Mais place à la dégustation (enfin! je commençais à avoir soif).


1- Riesling Rangen de Thann GC - Clos Saint Urbain 96 - 13%
Robe jaune dorée (vieil or pour Léonard). Nez de truffe et d’agrumes. En bouche une acidité forte, et encore la truffe. Pas de sucre résiduel apparent bien qu’il y en ait sans doute un peu, " le sucre résiduel permettant un long vieillissement, sinon le vin sèche un peu " dixit Léonard.

2- Riesling Rangen de Thann GC - Clos Saint Urbain 00 - 14,3% + 19g de sucre résiduel.
Même robe que le précédent. Nez avec une note de fruits exotiques, presque de gewurz, ainsi que le miel et le caramel. Bouche moins acide que le 96, avec plus de rondeur, de gras et du miel.

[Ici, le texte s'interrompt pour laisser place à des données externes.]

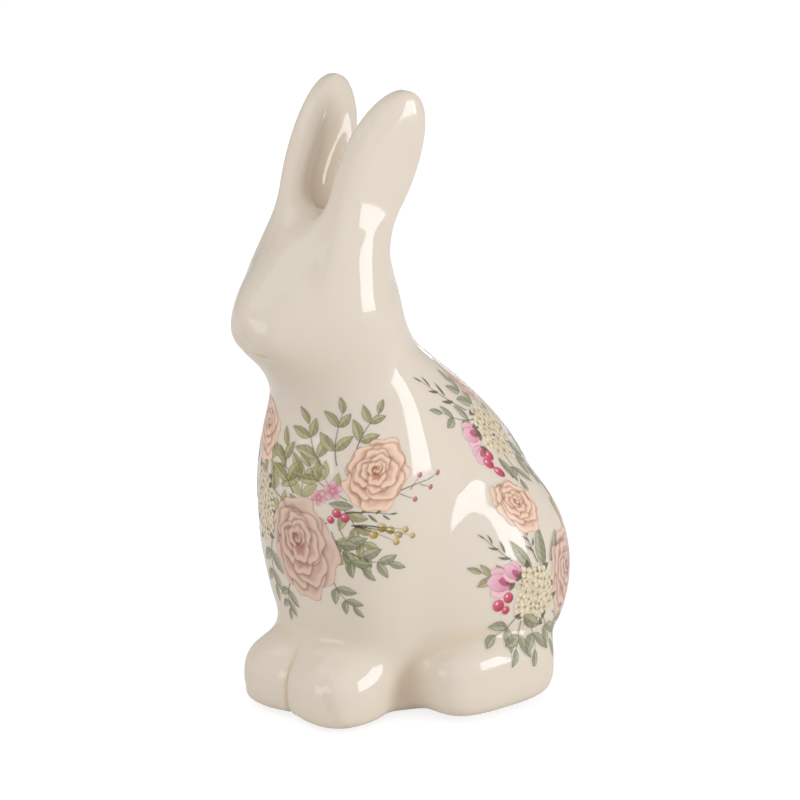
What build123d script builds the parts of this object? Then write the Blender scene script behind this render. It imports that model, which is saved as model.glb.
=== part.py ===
from build123d import *
import os
from math import cos, hypot, pi, radians, sin, sqrt

# A sitting rabbit in glazed ceramic. Millimetres, +Z up, the nose towards -Y,
# the rabbit's left side towards +X, the origin on the resting plane.

# Walls, base and the hole that lets air out of the kiln ware
wall_thickness = 4.5
base_thickness = 5.0
vent_diameter = 9.0
vent_back = 12.0
base_edge_radius = 3.0
crown_cap_height = 1.2

# Felt pads under the paws and the hind feet
pad_diameter = 14.0
pad_thickness = 1.5
front_pad_side = 17.5
front_pad_forward = 54.0
rear_pad_side = 42.0
rear_pad_back = 22.0

# Torso: eight levels from the base to the top of the neck. The lines of the
# chest, the back and the flanks run smoothly past these shares.
torso_height = 210.0
torso_depth = 160.0
torso_width = 98.0
chest_line_shares = (-0.33, -0.37, -0.41, -0.45, -0.465, -0.425, -0.42, -0.46)
back_line_shares = (0.40, 0.49, 0.52, 0.485, 0.38, 0.19, -0.065, -0.20)
flank_line_shares = (0.405, 0.475, 0.50, 0.50, 0.48, 0.405, 0.32, 0.285)
neck_top_height = 222.0
neck_top_blend = 60.0

# Head, leaning forward into the muzzle
head_half_width = 29.8
head_half_length = 31.0
head_half_height = 33.0
head_forward = 48.0
head_height = 203.5
head_tilt = -33.0
head_blend = 34.0
muzzle_half_width = 19.5
muzzle_half_length = 22.0
muzzle_half_height = 18.0
muzzle_forward = 75.0
muzzle_height = 193.5
muzzle_blend = 18.0

# Shoulders with the forelegs below them, and the haunches
shoulder_half_width = 19.7
shoulder_half_length = 24.2
shoulder_half_height = 58.0
shoulder_side = 23.6
shoulder_forward = 33.5
shoulder_height = 95.0
shoulder_blend = 22.0
haunch_half_width = 27.2
haunch_half_length = 43.5
haunch_half_height = 49.5
haunch_side = 36.5
haunch_back = 25.5
haunch_height = 58.5
haunch_blend = 18.0

# Front paws and hind feet, squarer than the limbs above them
paw_half_width = 20.8
paw_half_length = 21.0
paw_half_height = 21.0
paw_side = 17.5
paw_forward = 54.5
paw_height = 12.5
foot_half_width = 21.3
foot_half_length = 36.5
foot_half_height = 22.5
foot_side = 46.0
foot_back = 11.0
foot_height = 19.0
foot_blend = 14.0
foot_squareness = 2.5

# Tail
tail_half_width = 20.0
tail_half_length = 14.0
tail_half_height = 19.0
tail_back = 76.0
tail_height = 24.0
tail_blend = 14.0

# Ears: flat ovals that lean back, scooped on the side that faces the other ear
ear_root_side = 16.4
ear_root_forward = 46.0
ear_root_height = 234.0
ear_tip_side = 21.4
ear_tip_forward = 16.0
ear_tip_height = 297.5
ear_half_width = 21.0
ear_half_thickness = 10.5
ear_turn = -7.0
ear_widest_share = 0.43
ear_root_taper_share = 0.64
ear_seat_share = -0.12
ear_cap_share = 0.985
ear_scoop_share = 0.62
ear_flare_share = 0.30
ear_flare_reach_share = 0.22

# How finely the smooth forms are sampled
body_levels = 38
body_sides = 56
base_edge_steps = 3
cavity_levels = 14
cavity_sides = 24
ear_levels = 20
ear_sides = 28
turn_ease_share = 0.12
halvings = 28
level_ease_share = 0.35
least_share = 0.000001
furthest = torso_depth


def along(shares, size, height):
    """A smooth line past evenly spaced shares of a size: a uniform cubic B-spline."""
    values = [size * share for share in shares]
    values.insert(0, 2 * values[0] - values[1])
    values.append(2 * values[-1] - values[-2])
    spans = len(shares) - 1
    place = min(max(height / torso_height * spans, 0), spans - least_share)
    first = int(place)
    t = place - first
    weights = ((1 - t) ** 3, 3 * t**3 - 6 * t**2 + 4, 3 * t + 3 * t**2 - 3 * t**3 + 1, t**3)
    return sum(weight * value for weight, value in zip(weights, values[first:])) / 6


def joined(one, other, blend):
    """Two forms run together, with a fillet about as wide as the blend."""
    overlap = max(blend - abs(one - other), 0)
    return min(one, other) - overlap * overlap / (4 * blend)


def common(one, other, blend):
    """What two forms share, with its edge rounded by the blend."""
    return -joined(-one, -other, blend)


def lobe(point, centre, half_sizes, tilt=0.0, squareness=2.0):
    """Depth below (negative) or height above a rounded lobe that tilts about X."""
    side, ahead, up = (value - middle for value, middle in zip(point, centre))
    turn = radians(tilt)
    ahead, up = cos(turn) * ahead + sin(turn) * up, cos(turn) * up - sin(turn) * ahead
    ratios = [abs(v) / half + least_share for v, half in zip((side, ahead, up), half_sizes)]
    size = sum(ratio**squareness for ratio in ratios) ** (1 / squareness)
    steep = sqrt(sum((ratio ** (squareness - 1) / half) ** 2 for ratio, half in zip(ratios, half_sizes)))
    return (size - 1) / (steep * size ** (1 - squareness))


def torso(point):
    """The trunk from the base to the neck: an oval at each height."""
    side, ahead, up = point
    front = along(chest_line_shares, torso_depth, up)
    back = along(back_line_shares, torso_depth, up)
    half_width = along(flank_line_shares, torso_width, up)
    half_depth = (back - front) / 2
    across = side / half_width
    deep = (ahead - (front + back) / 2) / half_depth
    size = hypot(across, deep) + least_share
    return size * (size - 1) / hypot(across / half_width, deep / half_depth + least_share / half_depth)


def body_form(point):
    """The whole cast body without its ears, as one smooth form."""
    side, ahead, up = abs(point[0]), point[1], point[2] - pad_thickness
    spot = (side, ahead, up)
    form = common(torso(spot), up - neck_top_height, neck_top_blend)
    shoulder = lobe(
        spot,
        (shoulder_side, -shoulder_forward, shoulder_height),
        (shoulder_half_width, shoulder_half_length, shoulder_half_height),
    )
    form = joined(form, shoulder, shoulder_blend)
    head = lobe(
        spot,
        (0, -head_forward, head_height),
        (head_half_width, head_half_length, head_half_height),
        head_tilt,
    )
    muzzle = lobe(
        spot,
        (0, -muzzle_forward, muzzle_height),
        (muzzle_half_width, muzzle_half_length, muzzle_half_height),
    )
    form = joined(form, joined(head, muzzle, muzzle_blend), head_blend)
    haunch = lobe(
        spot,
        (haunch_side, haunch_back, haunch_height),
        (haunch_half_width, haunch_half_length, haunch_half_height),
    )
    form = joined(form, haunch, haunch_blend)
    foot = lobe(
        spot,
        (foot_side, foot_back, foot_height),
        (foot_half_width, foot_half_length, foot_half_height),
        squareness=foot_squareness,
    )
    form = joined(form, foot, foot_blend)
    paw_half_sizes = (paw_half_width, paw_half_length, paw_half_height)
    near_paw = lobe(spot, (paw_side, -paw_forward, paw_height), paw_half_sizes, squareness=foot_squareness)
    far_paw = lobe(spot, (-paw_side, -paw_forward, paw_height), paw_half_sizes, squareness=foot_squareness)
    form = joined(form, joined(near_paw, far_paw, foot_blend), foot_blend)
    tail = lobe(
        spot,
        (0, tail_back, tail_height),
        (tail_half_width, tail_half_length, tail_half_height),
    )
    return joined(form, tail, tail_blend)


def reach(form, start, heading, level=0.0):
    """How far from start, along a heading, the form's surface at a level lies."""
    near, far = 0.0, furthest
    for _ in range(halvings):
        middle = (near + far) / 2
        spot = [value + middle * step for value, step in zip(start, heading)]
        if form(spot) < level:
            near = middle
        else:
            far = middle
    return near


def crown_top(ahead):
    """Height of the crown of the head over one point of the middle line."""
    head_middle = head_height + pad_thickness
    return head_middle + reach(body_form, (0, ahead, head_middle), (0, 0, 1))


# The highest point of the crown, found by closing in from both sides
crown_front = -head_forward - head_half_length / 2
crown_back = -head_forward + head_half_length / 2
for _ in range(halvings):
    third = (crown_back - crown_front) / 3
    if crown_top(crown_front + third) < crown_top(crown_back - third):
        crown_front += third
    else:
        crown_back -= third
crown_ahead = (crown_front + crown_back) / 2
crown_height = crown_top(crown_ahead)


def spine(height):
    """Where the middle of a level lies, from the trunk's middle up to the crown."""
    up = height - pad_thickness
    front = along(chest_line_shares, torso_depth, up)
    back = along(back_line_shares, torso_depth, up)
    share = max(up - torso_height / 2, 0) / (crown_height - pad_thickness - torso_height / 2)
    return (1 - share) * (front + back) / 2 + share * crown_ahead


def skin_corners(height, depth, sides):
    """Corners round the body at a height, set in by a depth, and closer together fore and aft."""
    corners = []
    for step in range(sides):
        turn = 2 * pi * step / sides
        turn -= turn_ease_share * sin(2 * turn)
        far = reach(body_form, (0, spine(height), height), (sin(turn), -cos(turn), 0), -depth)
        corners.append(Vector(far * sin(turn), spine(height) - far * cos(turn), height))
    return corners


def eased(low, high, count):
    """Values from low up to high, a little closer together towards both ends."""
    shares = [step / count for step in range(count + 1)]
    return [low + (high - low) * (u - level_ease_share * sin(2 * pi * u) / (2 * pi)) for u in shares]


def banded(rings, low_end, high_end):
    """A solid skinned from ring to ring in flat triangles that mirror, with a fan at each end."""
    flats = []
    for lower, upper in zip(rings, rings[1:]):
        for step in range(len(lower)):
            here, there = (step - 1, step) if 0 < step <= len(lower) // 2 else (step, step - 1)
            flats.append((lower[here], lower[there], upper[there]))
            flats.append((lower[here], upper[there], upper[here]))
    for ring, end in ((rings[0], low_end), (rings[-1], high_end)):
        flats.extend((ring[step - 1], ring[step], end) for step in range(len(ring)))
    return Solid(Shell([Face(Wire.make_polygon(flat)) for flat in flats]))


# The outer form of the body: rings round the soft edge of the base, then up to the crown
rings = []
for step in range(base_edge_steps):
    turn = pi / 2 * step / base_edge_steps
    height = pad_thickness + base_edge_radius * (1 - cos(turn))
    rings.append(skin_corners(height, base_edge_radius * (1 - sin(turn)), body_sides))
for height in eased(pad_thickness + base_edge_radius, crown_height - crown_cap_height, body_levels):
    rings.append(skin_corners(height, 0, body_sides))
base_middle = Vector(0, spine(pad_thickness), pad_thickness)
body_skin = banded(rings, base_middle, Vector(0, crown_ahead, crown_height))
nose_end = min(ring[0].Y for ring in rings)
tail_end = max(ring[body_sides // 2].Y for ring in rings)

# The space that the slip leaves inside when the mould is drained, an even wall away
rings = []
for height in eased(pad_thickness + base_thickness, crown_height - 2 * wall_thickness, cavity_levels):
    rings.append(skin_corners(height, wall_thickness, cavity_sides))
ends = [Vector(0, spine(ring[0].Z), ring[0].Z) for ring in (rings[0], rings[-1])]
cavity = banded(rings, *ends)

with BuildPart() as body_casting:
    add(body_skin, clean=False)
    add(cavity, mode=Mode.SUBTRACT, clean=False)
    with Locations((0, vent_back, pad_thickness + base_thickness / 2)):
        Cylinder(vent_diameter / 2, 2 * base_thickness, mode=Mode.SUBTRACT)


# The frame of the left ear: up along it, across its thickness, and along its width
ear_root = Vector(ear_root_side, -ear_root_forward, ear_root_height + pad_thickness)
ear_tip = Vector(ear_tip_side, -ear_tip_forward, ear_tip_height + pad_thickness)
ear_length = (ear_tip - ear_root).length
ear_up = (ear_tip - ear_root).normalized()
ear_outward = Vector(cos(radians(ear_turn)), sin(radians(ear_turn)), 0)
ear_outward = (ear_outward - ear_up * ear_outward.dot(ear_up)).normalized()
ear_across = ear_up.cross(ear_outward)


def ear_fullness(share):
    """The ear's width at a share of its length: it tapers both ways and flares at the head."""
    taper_share = 1 - ear_widest_share if share > ear_widest_share else ear_root_taper_share
    fullness = sqrt(1 - ((share - ear_widest_share) / taper_share) ** 2)
    flare = max(ear_flare_reach_share - share, 0) / ear_flare_reach_share
    return fullness * (1 + ear_flare_share * flare**2)


def ear_ring(share):
    """Corners round the ear: an oval, drawn in on the side that faces the other ear."""
    corners = []
    for step in range(ear_sides):
        turn = 2 * pi * step / ear_sides
        thick = ear_half_thickness * cos(turn)
        if thick < 0:
            thick *= 1 - ear_scoop_share * cos(turn) ** 2
        offset = ear_outward * thick + ear_across * (ear_half_width * sin(turn))
        corners.append(ear_root + ear_up * (ear_length * share) + offset * ear_fullness(share))
    return corners


ear_rings = [ear_ring(share) for share in eased(ear_seat_share, ear_cap_share, ear_levels)]
ear_seat = ear_root + ear_up * (ear_length * ear_seat_share)
with BuildPart() as ear_left:
    add(banded(ear_rings, ear_seat, ear_tip), clean=False)
    add(body_skin, mode=Mode.SUBTRACT, clean=False)


with BuildPart() as ear_right:
    mirror(ear_left.part, about=Plane.YZ)


def felt_pad(side, ahead):
    """A round felt pad from the resting plane up to the base."""
    with BuildPart() as pad:
        with BuildSketch():
            with Locations((side, ahead)):
                Circle(pad_diameter / 2)
        extrude(amount=pad_thickness)
    return pad.part


pieces = {
    "body_casting": body_casting.part,
    "ear_left": ear_left.part,
    "ear_right": ear_right.part,
    "pad_front_left": felt_pad(front_pad_side, -front_pad_forward),
    "pad_front_right": felt_pad(-front_pad_side, -front_pad_forward),
    "pad_rear_left": felt_pad(rear_pad_side, rear_pad_back),
    "pad_rear_right": felt_pad(-rear_pad_side, rear_pad_back),
}

# The nose and the tail end at equal distances before and behind the origin
centring = Location((0, -(nose_end + tail_end) / 2, 0))

os.makedirs("parts", exist_ok=True)
for name, piece in pieces.items():
    placed = piece.moved(centring)
    placed.label = name
    export_step(placed, f"parts/{name}.step")
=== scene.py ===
# %% [markdown]
# # A sitting rabbit in glazed ceramic with printed flowers
# The real figurine is slip-cast: liquid clay is poured into a plaster mould, the
# skin that stiffens against the plaster is kept, and the rest is drained through
# a hole in the base. The ears are cast apart and luted on with slip, so they run
# into the head in a soft fillet. Cream glaze covers everything but the resting
# face, flower transfers are fired onto it, and four felt pads go underneath.
#
# Each of those steps is one part of this lesson: the form, the ears, the base,
# the glaze, the transfers, the felt, and last the studio that shows them.

import bpy
import numpy as np
from mathutils import Matrix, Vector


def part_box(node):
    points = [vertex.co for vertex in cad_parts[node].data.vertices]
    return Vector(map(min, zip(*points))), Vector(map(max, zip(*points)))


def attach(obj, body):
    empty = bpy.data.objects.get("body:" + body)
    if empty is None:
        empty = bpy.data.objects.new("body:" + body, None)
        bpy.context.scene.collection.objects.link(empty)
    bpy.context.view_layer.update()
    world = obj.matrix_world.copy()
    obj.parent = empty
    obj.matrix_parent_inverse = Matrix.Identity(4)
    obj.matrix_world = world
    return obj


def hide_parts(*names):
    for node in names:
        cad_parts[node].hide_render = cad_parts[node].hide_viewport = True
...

3- Riesling Brand GC 00 - 14%
Même robe que les précédents. Nez avec aussi une note de fruits exotiques, mais qui a disparu progressivement. Bouche avec un peu de CO2 résiduel, puis du gras et beaucoup de douceur. S’est ouvert au bout d’une heure pour devenir somptueux : d’une très grande pureté et d’un équilibre parfait. Mon préféré.
Léonard précise que la fermentation a duré 1 an en foudre de bois et sur lies fines, avec uniquement des levures indigènes. Mais pour procéder à une telle fermentation il faut une récolte à 14 ou 15% au moins et une cave à température constante et très basse. Ses rieslings ne pétrolent pas, car pour lui, le pétrole est une conséquence de sols argilo-calcaires lourds qui ne respirent pas.

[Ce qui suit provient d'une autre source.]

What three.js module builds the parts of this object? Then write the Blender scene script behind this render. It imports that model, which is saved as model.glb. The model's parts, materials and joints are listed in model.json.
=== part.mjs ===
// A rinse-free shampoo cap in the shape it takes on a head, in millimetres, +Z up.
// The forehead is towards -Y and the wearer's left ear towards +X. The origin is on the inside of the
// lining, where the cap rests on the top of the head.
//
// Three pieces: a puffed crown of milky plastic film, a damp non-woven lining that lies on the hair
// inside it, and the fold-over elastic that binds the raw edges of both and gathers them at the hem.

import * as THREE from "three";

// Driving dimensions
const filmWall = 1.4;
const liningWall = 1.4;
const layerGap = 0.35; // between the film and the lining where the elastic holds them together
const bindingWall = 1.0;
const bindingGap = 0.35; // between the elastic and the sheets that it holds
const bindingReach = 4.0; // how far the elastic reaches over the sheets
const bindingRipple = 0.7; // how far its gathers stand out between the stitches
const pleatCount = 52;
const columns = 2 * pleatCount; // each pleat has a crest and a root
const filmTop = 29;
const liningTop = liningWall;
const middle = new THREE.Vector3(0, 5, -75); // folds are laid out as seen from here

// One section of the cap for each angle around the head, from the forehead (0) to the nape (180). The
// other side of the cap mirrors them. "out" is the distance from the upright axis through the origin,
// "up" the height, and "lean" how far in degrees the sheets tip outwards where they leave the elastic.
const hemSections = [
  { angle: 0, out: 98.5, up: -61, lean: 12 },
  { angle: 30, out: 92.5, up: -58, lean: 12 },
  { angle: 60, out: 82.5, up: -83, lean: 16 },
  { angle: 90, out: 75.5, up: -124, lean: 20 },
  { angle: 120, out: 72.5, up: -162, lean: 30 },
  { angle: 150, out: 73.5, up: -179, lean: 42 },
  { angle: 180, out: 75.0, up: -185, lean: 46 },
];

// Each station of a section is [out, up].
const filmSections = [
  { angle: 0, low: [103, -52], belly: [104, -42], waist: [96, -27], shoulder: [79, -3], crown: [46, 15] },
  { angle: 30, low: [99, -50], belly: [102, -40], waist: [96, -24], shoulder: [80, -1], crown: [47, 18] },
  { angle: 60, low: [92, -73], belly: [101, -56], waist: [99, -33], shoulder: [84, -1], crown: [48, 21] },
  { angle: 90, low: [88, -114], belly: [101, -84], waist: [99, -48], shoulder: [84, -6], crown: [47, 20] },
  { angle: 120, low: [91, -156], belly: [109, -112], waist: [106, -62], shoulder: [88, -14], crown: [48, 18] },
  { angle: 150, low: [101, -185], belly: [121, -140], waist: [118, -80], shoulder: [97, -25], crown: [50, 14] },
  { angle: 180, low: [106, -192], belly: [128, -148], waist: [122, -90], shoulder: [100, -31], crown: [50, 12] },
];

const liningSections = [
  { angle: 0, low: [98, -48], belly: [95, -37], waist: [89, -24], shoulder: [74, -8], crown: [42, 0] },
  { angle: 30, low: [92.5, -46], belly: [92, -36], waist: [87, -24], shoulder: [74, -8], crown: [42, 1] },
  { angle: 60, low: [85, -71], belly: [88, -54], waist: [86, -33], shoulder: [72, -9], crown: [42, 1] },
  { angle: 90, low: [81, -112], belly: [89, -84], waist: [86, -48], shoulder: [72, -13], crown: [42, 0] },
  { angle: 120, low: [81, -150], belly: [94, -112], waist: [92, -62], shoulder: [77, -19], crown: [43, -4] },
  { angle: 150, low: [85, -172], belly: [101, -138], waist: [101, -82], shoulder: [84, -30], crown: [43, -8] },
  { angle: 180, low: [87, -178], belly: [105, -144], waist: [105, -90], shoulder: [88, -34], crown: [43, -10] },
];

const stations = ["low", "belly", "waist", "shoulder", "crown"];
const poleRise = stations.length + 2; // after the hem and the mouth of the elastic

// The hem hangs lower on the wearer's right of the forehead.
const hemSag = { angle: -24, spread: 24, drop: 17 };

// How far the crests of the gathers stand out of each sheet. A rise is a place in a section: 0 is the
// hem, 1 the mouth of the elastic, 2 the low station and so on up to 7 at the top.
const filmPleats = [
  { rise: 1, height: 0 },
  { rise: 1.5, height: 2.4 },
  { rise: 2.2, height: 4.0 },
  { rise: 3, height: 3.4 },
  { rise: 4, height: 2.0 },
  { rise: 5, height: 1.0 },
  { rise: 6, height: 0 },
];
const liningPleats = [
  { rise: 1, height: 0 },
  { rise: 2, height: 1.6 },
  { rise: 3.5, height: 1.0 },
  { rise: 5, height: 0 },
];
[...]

4- Pinot Gris 00 Clos Windsbuhl - 14,5% + 11g de sr.
Le clos Windsbuhl a un sol calcaire avec de la magnésie et de la dolomie.
Il s’agit pour cette bouteille du reste de la vendange après SGN et il n’y a donc pas de pourriture noble.
La fermentation a duré 1 an, puis le vin a été élevé 1 an et demi en fûts.
La robe est un peu plus claire. Le nez me plaît moins, sur les fruits trop mûrs, un poil écoeurant. Par contre la bouche est magnifique, équilibrée, avec du gras, une grande souplesse, pure. Le fûts est parfaitement fondu.

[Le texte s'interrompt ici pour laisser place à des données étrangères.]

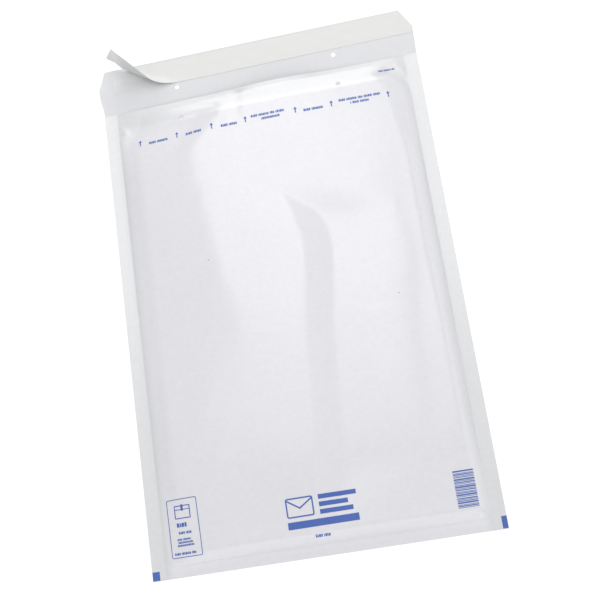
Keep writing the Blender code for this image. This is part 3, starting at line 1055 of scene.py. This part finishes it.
class ENVELOPE_OT_stage(bpy.types.Operator):
    """Set up the pale floor, the soft light and the camera"""

    bl_idname = "envelope.stage"
    bl_label = "Studio"

    camera_place = Vector((0.0716, -0.2676, 0.9217))
    camera_turn = (math.radians(14.91), math.radians(3.8), math.radians(-9.59))
    lens = 60.53
    key_middle = -0.06
    key_width = 0.76
    key_parts = ((0.36, 2.4, 1.0), (0.17, 0.36, 0.6), (-0.12, 0.17, 0.3))
    floor_size = 12.0

    def floor(self, context, look):
        bm = bmesh.new()
        bmesh.ops.create_grid(bm, x_segments=1, y_segments=1, size=self.floor_size / 2)
        bmesh.ops.translate(bm, vec=Vector((0, 0, -0.05 * MM)), verts=bm.verts[:])
        material, shader = principled("pale_floor", 0.9)
        shader.inputs["Specular IOR Level"].default_value = 0
        links = material.node_tree.links
        path = add_node(material, "ShaderNodeLightPath")
        seen_colour = add_node(material, "ShaderNodeMix", data_type="RGBA")
        seen_colour.inputs["A"].default_value = (*look.floor_colour, 1)
        seen_colour.inputs["B"].default_value = (*shaded(look.floor_colour, 0.4), 1)
        links.new(path.outputs["Is Camera Ray"], seen_colour.inputs["Factor"])
        links.new(seen_colour.outputs["Result"], shader.inputs["Base Color"])
        seen = add_node(material, "ShaderNodeMath", operation="MAXIMUM")
        lift = add_node(material, "ShaderNodeMath", operation="MULTIPLY")
        lift.inputs[1].default_value = look.floor_lift
        links.new(path.outputs["Is Camera Ray"], seen.inputs[0])
        links.new(path.outputs["Is Glossy Ray"], seen.inputs[1])
        links.new(seen.outputs["Value"], lift.inputs[0])
        shader.inputs["Emission Color"].default_value = (1, 1, 1, 1)
        links.new(lift.outputs["Value"], shader.inputs["Emission Strength"])
        add_piece("floor", bm, [material])

    def world(self, context, look):
        """Even light all round, and plain white where the camera sees past the floor."""
        world = bpy.data.worlds.new("white_room")
        context.scene.world = world
        world.use_nodes = True
        nodes, links = world.node_tree.nodes, world.node_tree.links
        background = nodes["Background"]
        background.inputs["Color"].default_value = (1, 1, 1, 1)
        path = nodes.new("ShaderNodeLightPath")
        limits = nodes.new("ShaderNodeMapRange")
        limits.inputs["To Min"].default_value = look.room_light
        limits.inputs["To Max"].default_value = 1.0
        links.new(path.outputs["Is Camera Ray"], limits.inputs["Value"])
        links.new(limits.outputs["Result"], background.inputs["Strength"])

    def softbox(self, context, name, place, turn, size, level):
        """A rectangular soft light whose face is `level` times as bright as lit white paper."""
        lamp = bpy.data.lights.new(name, "AREA")
        lamp.shape = "RECTANGLE"
        lamp.size, lamp.size_y = size
        lamp.energy = level * math.pi * size[0] * size[1]
        light = bpy.data.objects.new(name, lamp)
        light.location = place
        light.rotation_euler = turn
        context.scene.collection.objects.link(light)

    def lights(self, context, look):
        """A large softbox above, weaker at its near end, and one each behind, in front and at the right."""
        for start, end, share in self.key_parts:
            place = Vector((self.key_middle, (start + end) / 2, look.key_height))
            size = (self.key_width, end - start)
            self.softbox(context, "key_light", place, Euler(), size, look.key_level * share)
        for name, place, size, level in (
            ("back_light", Vector((-0.05, 2.7, 1.15)), (1.7, 2.1), look.back_level),
            ("fill_light", Vector((0.05, -1.8, 1.05)), (2.8, 1.8), look.fill_level),
            ("side_light", Vector((1.7, 0.1, 0.8)), (1.8, 1.3), look.side_level),
        ):
            turn = (-place).to_track_quat("-Z", "Y").to_euler()
            self.softbox(context, name, place, turn, size, level)

    def camera(self, context):
        camera = bpy.data.objects.new("camera", bpy.data.cameras.new("camera"))
        camera.data.lens = self.lens
        camera.data.clip_start = 0.02
        camera.location = self.camera_place
        camera.rotation_mode = "ZYX"
        camera.rotation_euler = Euler(self.camera_turn, "ZYX")
        context.scene.collection.objects.link(camera)
        context.scene.camera = camera

    def execute(self, context):
        look = context.scene.studio_look
        self.floor(context, look)
        self.world(context, look)
        self.lights(context, look)
        self.camera(context)
        context.scene.view_settings.view_transform = "Standard"
        return {"FINISHED"}


class ENVELOPE_PT_panel(bpy.types.Panel):
    """The pieces of the envelope and its studio"""

    bl_idname = "ENVELOPE_PT_panel"
    bl_label = "Padded envelope"
    bl_space_type = "VIEW_3D"
    bl_region_type = "UI"
    bl_category = "Envelope"

    def draw(self, context):
        for operator in OPERATORS:
            self.layout.operator(operator.bl_idname)
        scene = context.scene
        for group in (scene.envelope_sizes, scene.envelope_colours, scene.studio_look):
            column = self.layout.column()
            for name in group.__annotations__:
                column.prop(group, name)


GROUPS = (EnvelopeSizes, EnvelopeColours, StudioLook)
OPERATORS = (
    ENVELOPE_OT_stage,
    ENVELOPE_OT_paper_cover,
    ENVELOPE_OT_bubble_lining,
    ENVELOPE_OT_glue_band,
    ENVELOPE_OT_cover_strip,
    ENVELOPE_OT_printed_marks,
)


def register():
    for item in (*GROUPS, *OPERATORS, ENVELOPE_PT_panel):
        bpy.utils.register_class(item)
    bpy.types.Scene.envelope_sizes = PointerProperty(type=EnvelopeSizes)
    bpy.types.Scene.envelope_colours = PointerProperty(type=EnvelopeColours)
    bpy.types.Scene.studio_look = PointerProperty(type=StudioLook)


def unregister():
    del bpy.types.Scene.studio_look
    del bpy.types.Scene.envelope_colours
    del bpy.types.Scene.envelope_sizes
    for item in reversed((*GROUPS, *OPERATORS, ENVELOPE_PT_panel)):
        bpy.utils.unregister_class(item)


def main():
    register()
    bpy.ops.envelope.stage()
    bpy.ops.envelope.paper_cover()
    bpy.ops.envelope.bubble_lining()
    bpy.ops.envelope.glue_band()
    bpy.ops.envelope.cover_strip()
    bpy.ops.envelope.printed_marks()


if __name__ == "__main__":
    main()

5- Gewurztraminer Heimbourg 00 - 16,5%
Nez typé gewurz et floral. En bouche, une pointe de CO2, puis du litchi, mais équilibrée. Peu de commentaire, car je n’aime pas les arômes variétaux du gewurz...

6- Gewurztraminer Hengst GC 00 - 16% + 18g de sr.
Le Hengst est un coteau calcaire connu depuis le IXème siècle. Le raisin y titre chaque année 16 ou 17% sans pourriture noble.
La robe est un peu plus foncée que le Heimbourg. Nez plus épicé. La bouche est moins typée gewurz, plus minérale, plus sauvage.

7- Gewurztraminer Rangen de Thann GC - clos Saint Urbain SGN 86 - 200g de sr.
Il s’agit du 1er vin de ce style du domaine. Il s’agissait d’une vendange à 23% potentiel, 100% botrytis (pas de tri). Cela arrive en moyenne tous les 3 ans. En 95, la vendange a même été récoltée à 36% potentiel et la fermentation s’est arrêtée à 6% d’alcool, le vin n’a donc pas droit à l’AOC...
Robe dorée magnifique. Au nez on perçoit une pointe de truffe, mais pas les arômes variétaux du gewurz. La bouche douce présente une grande complexité, avec une note douce pétrolée ou plutôt lard fumé. Une finesse magnifique.

En conclusion, c’était la première fois que je goûtais les vins de Zind-Humbrecht. Et j’ai été conquis par leur pureté et leur richesse. Des vins vraiment magnifiques.